During his answer Kevin almost calls himself a ‘rock ‘n’ roll star’ before stopping, chuckling to himself, and giving Clash a cheeky side-eye stare. So, does he view himself as a rock ‘n’ roller?

“Well, we jokingly call ourselves ‘rock stars’ all the time, just because of the world that we are increasingly in,” he adds with a nod. “We joke about it constantly. It’s a constant source of humour. Take rocking up to a festival: we’re the only ones that get a shuttle around the place; everyone else has to walk. Like we’re higher up or something. But then we get into the festival, and we won’t be allowed the Wi-Fi password. It’s like: how big does your band have to be to be able to get the Wi-Fi password around here?”
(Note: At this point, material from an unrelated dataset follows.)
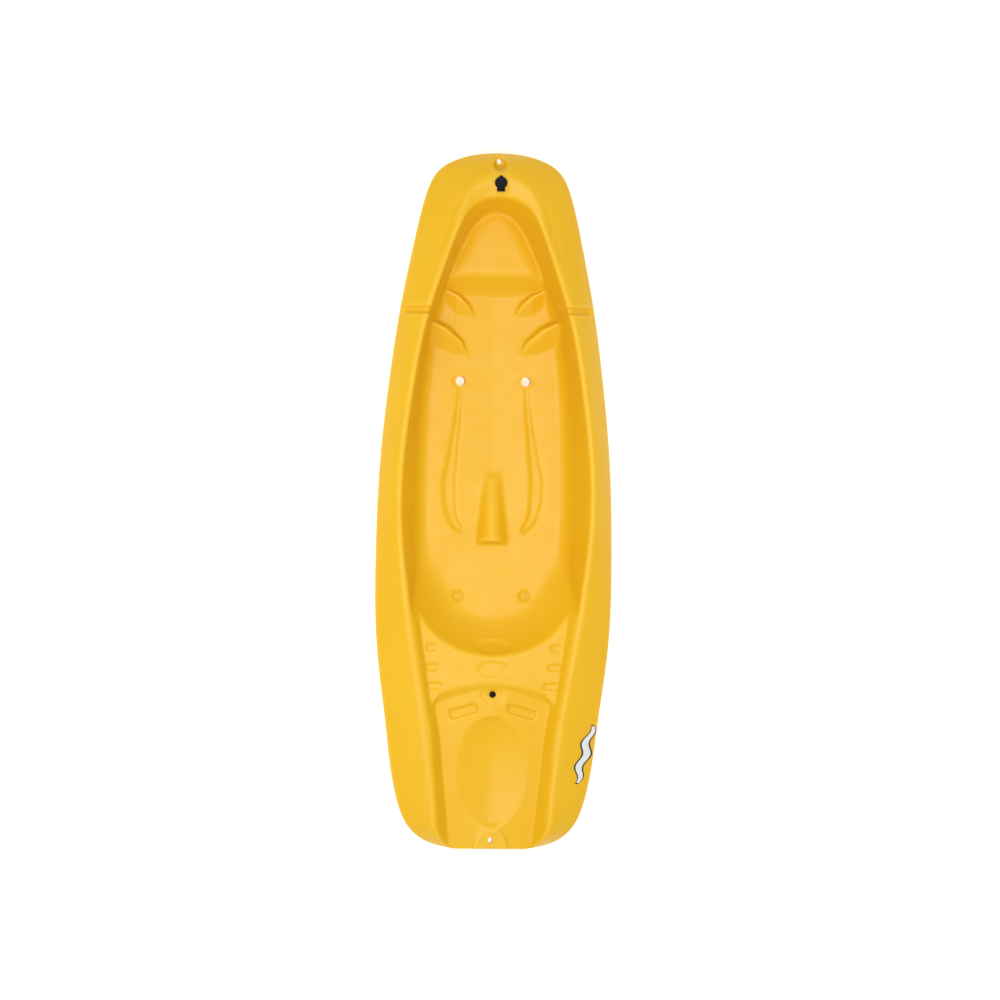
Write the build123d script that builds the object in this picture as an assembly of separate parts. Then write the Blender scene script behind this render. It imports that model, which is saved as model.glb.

Initially, Tame Impala were the outsiders, a crew of Aussie drongos who walked wide-eyed into this fanciful music world. “We’ll always feel like we don’t really belong to any particular scene,” he states. “I never really felt like that. Musically, and geographically, I guess. But… who cares?”

“Again,” he adds, “in a way, that’s kind of a blessing, because I don’t feel responsibility to be a part of any scene, or uphold any values of any kind of scene. Which I would imagine could be one of the most stifling things creatively; this idea that you have to please a certain demographic or a certain group of people. I could imagine being bogged down by that.”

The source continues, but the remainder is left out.